### Collected material
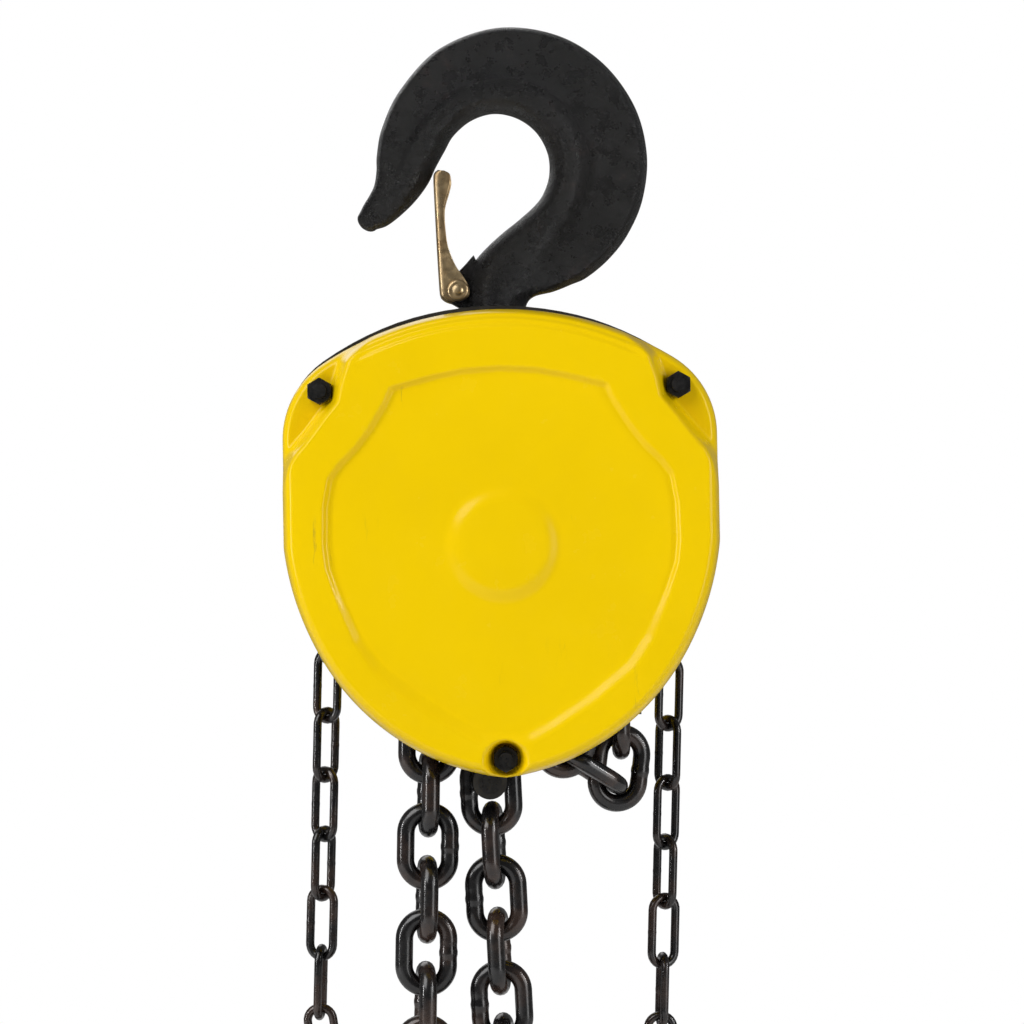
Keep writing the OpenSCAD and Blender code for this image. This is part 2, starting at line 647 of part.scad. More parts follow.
// Torsion springs, two turns round the shoulder of each pawl pin
module pawl_springs() {
    color([0.5, 0.5, 0.5]) in_frame() for (p = pawl_pivots, turn = [0, 1])
        translate([p[0], 36 + turn * 2.2, p[1]]) rotate([90, 0, 0])
            rotate_extrude() translate([7.3, 0]) circle(r = 1, $fn = 16);
}
hand_floor = hand_r * cos(hand_edge / 2) - hand_wire / 2 - 0.25;
hand_first = over_start - hand_edge / 2;
module hand_wheel() {
    color([0.12, 0.12, 0.12]) in_frame() difference() {
        union() {
            translate([0, hand_y, 0]) difference() {
                pocket_wheel(106.5, 14.5, 10.6, hand_floor, 24.6, hand_pockets, hand_first,
                    88, hand_wire, hand_limb);
                rod(84, 3, 20);
                rod(84, -20, -3);
            }
            rod(22, 51, 80);
        }
        rod(shaft_r, 40, 90);
        for (i = [0:5]) rotate([0, 60 * i, 0]) rod(14, 60, 76, 53, 0);
    }
}
module castle_nut() {
    color([0.35, 0.35, 0.35]) in_frame() difference() {
        hex_nut(80, 90, 0, 0, 15, shaft_r);
        for (i = [0:2]) rotate([0, 60 * i, 0]) translate([-2, 86, -20]) cube([4, 5, 40]);
    }
}
module split_pin() {
    color([0.6, 0.6, 0.6]) in_frame() translate([0, 87.5, -15]) {
        cylinder(r = 1.3, h = 33);
        translate([0, 0, 33]) sphere(r = 2.2, $fn = 24);
    }
}
module hand_wheel_cover() {
    color([0.93, 0.78, 0.02]) in_frame() difference() {
        slab(wheel_rim_y, wheel_cover_back) polygon(outline(0));
        difference() {
            slab(wheel_rim_y - 1, wheel_cover_back - sheet) polygon(outline(sheet));
            for (p = concat(top_studs, [low_stud]))
                rod(10, wheel_rim_y, wheel_rim_y + sheet, p[0], p[1]);
        }
        for (p = concat(top_studs, [low_stud])) {
            rod(M8, wheel_rim_y - 1, wheel_rim_y + sheet + 1, p[0], p[1]);
            rod(9, wheel_rim_y + sheet, wheel_cover_back + 1, p[0], p[1]);
        }
        // Mouths for the two sides of the hand chain
        for (side = [-1, 1]) translate([side > 0 ? 82 : -122, wheel_rim_y + 5, -100])
            cube([40, 34, 96]);
    }
}
// Two bent sheet guides that lead the hand chain into the pockets, one in each mouth of the cover
module guide_sheet(side, x, y, z, size) {
    translate([side > 0 ? x : -x - size[0], y, z]) cube(size);
}
module chain_guides() {
    color([0.1, 0.1, 0.1]) in_frame() for (side = [-1, 1]) {
        guide_sheet(side, 92, rear_y, -37, [14, 23.2, 3]);
        guide_sheet(side, 92, 51.3, -42, [24.2, 1.9, 18]);
        guide_sheet(side, 114.3, 51.3, -42, [1.9, 33.4, 18]);
        guide_sheet(side, 100, 82.8, -42, [16.2, 1.9, 18]);
    }
}

// ---- chains as nodes ----
chain_black = [0.07, 0.06, 0.06];
module sheave_chain() {
    color(chain_black) in_frame() load_links(sheave_points, [FACE, EDGE, FACE, EDGE]);
}
module live_fall_upper() {
    color(chain_black) in_frame()
        load_links(some(live_points, 0, still_links), some(live_turns, 0, still_links - 1));
}
module live_fall_lower() {
    color(chain_black) in_frame() load_links(some(live_points, still_links, live_links),
        some(live_turns, still_links, live_links - 1));
}
module dead_fall_upper() {
    color(chain_black) in_frame()
        load_links(some(dead_points, 0, still_links), some(dead_turns, 0, still_links - 1));
}
module dead_fall_lower() {
    color(chain_black) in_frame() load_links(some(dead_points, still_links, dead_links),
        some(dead_turns, still_links, dead_links - 1));
}
module slack_chain() { color(chain_black) in_frame() load_links(slack_points, slack_turns); }
module hand_links(points, first, twist) {
    n = len(points) - 1;
    for (i = [0:n - 1])
        link_between(points[i], points[i + 1],
            ((i + first) % 2) * 90 + twist * sin(180 * (i + 0.5) / n),
            hand_pitch, hand_wire, hand_limb);
}
module hand_chain() {
    color(chain_black) in_frame() translate([0, hand_y, 0]) {
        hand_links(over_points, 1, 0);
        hand_links(left_points, 0, hand_twist);
        hand_links(right_points, 0, -hand_twist);
        hand_links(under_points, 0, 0);
    }
}

// ---- bottom block, about the idler axis ----
module at_block() { in_frame() translate(idler_c) children(); }
block_half = 31;
block_r = 56;
block_low = -78;
block_wall = 9;
block_fixings = [[3, 42], [-36, -52], [36, -52]];
idler_journal = 9;
idler_bush = 13;
block_cavity = 22;
cavity_r = 50;
module block_outline() {
    circle(r = block_r);
    polygon([[-44, -20], [-44, block_low + 12], [-34, block_low], [34, block_low],
        [44, block_low + 12], [44, -20]]);
}
module block_shell(side) {
    difference() {
        slab(side > 0 ? 0 : -block_half, side > 0 ? block_half : 0) block_outline();
        rod(cavity_r, -block_cavity, block_cavity);
        // Mouth for the two falls
        translate([-cavity_r, -block_cavity, 0]) cube([2 * cavity_r, 2 * block_cavity, 60]);
        rod(idler_bush, -block_half - 1, block_half + 1);
        translate([0, 0, block_low + block_wall]) cylinder(r = shank_r + 10, h = 22);
        translate([0, 0, block_low - 1]) cylinder(r = shank_r + run, h = block_wall + 2);
        for (p = block_fixings) rod(M8, -block_half - 1, block_half + 1, p[0], p[1]);
    }
}
module block_shell_front() { color([0.08, 0.08, 0.08]) at_block() block_shell(-1); }
module block_shell_rear() { color([0.08, 0.08, 0.08]) at_block() block_shell(1); }
module block_bolts() {
    color([0.3, 0.3, 0.3]) at_block() for (p = block_fixings) {
        rod(M8, -block_half - 1, block_half + nut_h + 2, p[0], p[1]);
        translate([p[0], -block_half, p[1]]) rotate([90, 0, 0])
            rotate(90) cylinder(r = M8_hex, h = 5.3, $fn = 6);
    }
}
module block_nuts() {
    color([0.3, 0.3, 0.3]) at_block() for (p = block_fixings)
        hex_nut(block_half, block_half + nut_h, p[0], p[1], M8_hex, M8);
}
idler_floor = idler_r * cos(idler_edge / 2) - load_wire / 2 - 1.8;
module idler_sheave() {
    color([0.2, 0.19, 0.18]) at_block() {
        pocket_wheel(36, 20.5, 18.2, idler_floor, pocket_reach, idler_pockets,
            idler_angles[1] + idler_edge / 2, 9.5, load_wire, load_limb);
        rod(idler_journal, -block_half + 1, block_half - 1);
    }
}
module idler_bushes() {
    color([0.6, 0.45, 0.25]) at_block() {
        tube(idler_bush, idler_journal + run, -block_half, -block_cavity);
        tube(idler_bush, idler_journal + run, block_cavity, block_half);
    }
}
module idler_chain() {
    color(chain_black) at_block() load_links(idler_local, [FACE, EDGE]);
}
bottom_seat = block_low + neck_z - 7;
module at_bottom_hook() { at_block() translate([0, 0, bottom_seat]) rotate([0, 180, 0]) children(); }
bottom_nut_h = 11;
module bottom_hook() {
    color([0.06, 0.055, 0.055]) at_bottom_hook()
        hook_body(bottom_seat - block_low - block_wall - thrust_h);
}
module bottom_hook_nut() {
    color([0.2, 0.2, 0.2]) at_block()
        translate([0, 0, block_low + block_wall + thrust_h]) hook_nut(bottom_nut_h);
}
module bottom_hook_bearing() {
    color([0.5, 0.5, 0.5]) at_block()
        translate([0, 0, block_low + block_wall]) thrust_ring(thrust_h);
}
module bottom_latch() { color([0.62, 0.5, 0.3]) at_bottom_hook() latch(); }
module bottom_latch_pin() { color([0.5, 0.42, 0.28]) at_bottom_hook() latch_pin(); }
module bottom_latch_spring() { color([0.3, 0.3, 0.3]) at_bottom_hook() latch_spring(); }

top_hook();
top_latch();
top_latch_pin();
top_latch_spring();
top_hook_nut();
top_hook_bearing();
top_yoke();
gear_side_plate();
wheel_side_plate();
stay_bolts();
stay_sleeves();
cover_studs();
cover_nuts();
chain_anchor_pin();
tail_anchor();
tail_pin();
chain_stripper();
guide_roller_left();
guide_roller_right();
guide_pins();
sheave_bushes();
load_sheave();
load_gear();
drive_shaft();
disc_gear_left();
disc_gear_right();
gear_bearing_plate();
gear_cover();
brake_hub();
friction_discs();
ratchet_disc();
pawl_left();
pawl_right();
pawl_pins();
pawl_springs();
hand_wheel();
castle_nut();
split_pin();
hand_wheel_cover();
chain_guides();
sheave_chain();
live_fall_upper();
live_fall_lower();
dead_fall_upper();
dead_fall_lower();
slack_chain();
hand_chain();
block_shell_front();
block_shell_rear();
block_bolts();
block_nuts();
idler_sheave();
idler_bushes();
idler_chain();
bottom_hook();
bottom_hook_nut();
bottom_hook_bearing();
bottom_latch();
bottom_latch_pin();
bottom_latch_spring();
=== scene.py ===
# %% [markdown]
# A hand chain hoist with two falls of load chain. The frame, the gears and every small turned part
# come finished from the CAD model. Here the parts that are forged, pressed or bent get their real
# surfaces: two forged hooks with their latches, two pressed covers and all the chain links.

# %% Load the frame
import json
import math

import bmesh
import bpy
import numpy as np
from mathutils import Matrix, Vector


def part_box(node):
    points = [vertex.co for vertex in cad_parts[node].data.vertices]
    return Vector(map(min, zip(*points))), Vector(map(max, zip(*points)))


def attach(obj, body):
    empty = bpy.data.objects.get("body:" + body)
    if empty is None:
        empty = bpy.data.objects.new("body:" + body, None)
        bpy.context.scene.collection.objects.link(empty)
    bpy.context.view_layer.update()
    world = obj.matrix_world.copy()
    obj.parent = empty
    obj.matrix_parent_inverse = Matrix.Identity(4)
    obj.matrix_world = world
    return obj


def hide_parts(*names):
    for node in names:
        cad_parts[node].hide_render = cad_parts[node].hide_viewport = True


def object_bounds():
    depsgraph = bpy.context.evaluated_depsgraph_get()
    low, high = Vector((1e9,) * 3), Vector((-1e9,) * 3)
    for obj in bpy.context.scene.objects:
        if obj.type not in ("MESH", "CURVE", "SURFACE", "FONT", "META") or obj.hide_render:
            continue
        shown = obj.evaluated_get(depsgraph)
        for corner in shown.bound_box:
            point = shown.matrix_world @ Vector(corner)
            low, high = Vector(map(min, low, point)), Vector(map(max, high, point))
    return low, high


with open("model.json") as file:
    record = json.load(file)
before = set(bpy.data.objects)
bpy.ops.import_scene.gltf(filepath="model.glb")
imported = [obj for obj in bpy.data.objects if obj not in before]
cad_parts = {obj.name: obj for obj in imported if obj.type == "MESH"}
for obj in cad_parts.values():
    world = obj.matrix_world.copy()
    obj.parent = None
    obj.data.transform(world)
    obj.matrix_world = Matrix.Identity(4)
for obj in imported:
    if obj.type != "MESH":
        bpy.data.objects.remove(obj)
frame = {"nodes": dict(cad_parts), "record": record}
cad_low, cad_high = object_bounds()
print("CAD box", [round(v, 4) for v in (*cad_low, *cad_high)])

# %% [markdown]
# Sizes are in metres here, and the few that the shapes share are named once. The load sheave's
# axis is read from the sheave itself, so the covers and chains sit on the frame wherever it is.

# %% Shared places
MM = 0.001
sheave_low, sheave_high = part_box("load_gear")
AXIS = np.array([0.0, 0.0, (sheave_low.z + sheave_high.z) / 2])
block_low, block_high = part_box("idler_bushes")
IDLER = np.array([(block_low.x + block_high.x) / 2, 0.0, (block_low.z + block_high.z) / 2])
wheel_low, wheel_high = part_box("hand_wheel_cover")
cover_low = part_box("gear_cover")[0]
print("sheave axis", AXIS, "idler axis", IDLER)

# %% [markdown]
# Every new surface is a grid of points worked out with numpy. One helper turns a grid into a mesh:
# rows run along the shape and columns run round it. Where the ends are closed, a fan of triangles
# to one middle point makes the pole. Normals are recalculated, because a closed skin has one
# outside only.

# %% Mesh helpers
def grid_quads(rows, columns, wrap_columns, start=0):
    """Quads between neighbouring rows and columns, the last column joined to the first if wrapped."""
    i = np.arange(rows - 1)[:, None]
    j = np.arange(columns if wrap_columns else columns - 1)[None, :]
    k = (j + 1) % columns
    corners = [i * columns + j, i * columns + k, (i + 1) * columns + k, (i + 1) * columns + j]
    return np.stack(np.broadcast_arrays(*corners), -1).reshape(-1, 4) + start


def make_piece(name, points, faces, body, material, outward=True):
    """A finished piece from its points and faces, riding on a CAD body."""
    mesh = bpy.data.meshes.new(name)
    mesh.from_pydata(points.tolist(), [], faces)
    if outward:
        shell = bmesh.new()
        shell.from_mesh(mesh)
        bmesh.ops.recalc_face_normals(shell, faces=shell.faces)
        shell.to_mesh(mesh)
        shell.free()
    mesh.polygons.foreach_set("use_smooth", [True] * len(mesh.polygons))
    piece = bpy.data.objects.new(name, mesh)
    bpy.context.scene.collection.objects.link(piece)
    mesh.materials.append(material)
    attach(piece, body)
    return piece


def skin(grids):
    """Points and faces of closed skins: each grid has rows along it, columns round it, and poles."""
    points = []
    faces = []
    start = 0
    for grid in grids:
        rows, columns = grid.shape[:2]
        points += [grid.reshape(-1, 3), grid[0].mean(0)[None], grid[-1].mean(0)[None]]
        faces += grid_quads(rows, columns, True, start).tolist()
        first = start + rows * columns
        last = start + (rows - 1) * columns
        for j in range(columns):
            k = (j + 1) % columns
            faces.append([start + j, first, start + k])
            faces.append([last + j, last + k, first + 1])
        start += rows * columns + 2
    return np.concatenate(points), faces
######
Directions for this task – Begin at the line containing "top_hook();", end at the line containing "depsgraph = bpy.context.evaluated_depsgraph_get()", and reproduce every line in that range exactly, both ends included.

Output –
top_hook();
top_latch();
top_latch_pin();
top_latch_spring();
top_hook_nut();
top_hook_bearing();
top_yoke();
gear_side_plate();
wheel_side_plate();
stay_bolts();
stay_sleeves();
cover_studs();
cover_nuts();
chain_anchor_pin();
tail_anchor();
tail_pin();
chain_stripper();
guide_roller_left();
guide_roller_right();
guide_pins();
sheave_bushes();
load_sheave();
load_gear();
drive_shaft();
disc_gear_left();
disc_gear_right();
gear_bearing_plate();
gear_cover();
brake_hub();
friction_discs();
ratchet_disc();
pawl_left();
pawl_right();
pawl_pins();
pawl_springs();
hand_wheel();
castle_nut();
split_pin();
hand_wheel_cover();
chain_guides();
sheave_chain();
live_fall_upper();
live_fall_lower();
dead_fall_upper();
dead_fall_lower();
slack_chain();
hand_chain();
block_shell_front();
block_shell_rear();
block_bolts();
block_nuts();
idler_sheave();
idler_bushes();
idler_chain();
bottom_hook();
bottom_hook_nut();
bottom_hook_bearing();
bottom_latch();
bottom_latch_pin();
bottom_latch_spring();
=== scene.py ===
# %% [markdown]
# A hand chain hoist with two falls of load chain. The frame, the gears and every small turned part
# come finished from the CAD model. Here the parts that are forged, pressed or bent get their real
# surfaces: two forged hooks with their latches, two pressed covers and all the chain links.

# %% Load the frame
import json
import math

import bmesh
import bpy
import numpy as np
from mathutils import Matrix, Vector


def part_box(node):
    points = [vertex.co for vertex in cad_parts[node].data.vertices]
    return Vector(map(min, zip(*points))), Vector(map(max, zip(*points)))


def attach(obj, body):
    empty = bpy.data.objects.get("body:" + body)
    if empty is None:
        empty = bpy.data.objects.new("body:" + body, None)
        bpy.context.scene.collection.objects.link(empty)
    bpy.context.view_layer.update()
    world = obj.matrix_world.copy()
    obj.parent = empty
    obj.matrix_parent_inverse = Matrix.Identity(4)
    obj.matrix_world = world
    return obj


def hide_parts(*names):
    for node in names:
        cad_parts[node].hide_render = cad_parts[node].hide_viewport = True


def object_bounds():
    depsgraph = bpy.context.evaluated_depsgraph_get()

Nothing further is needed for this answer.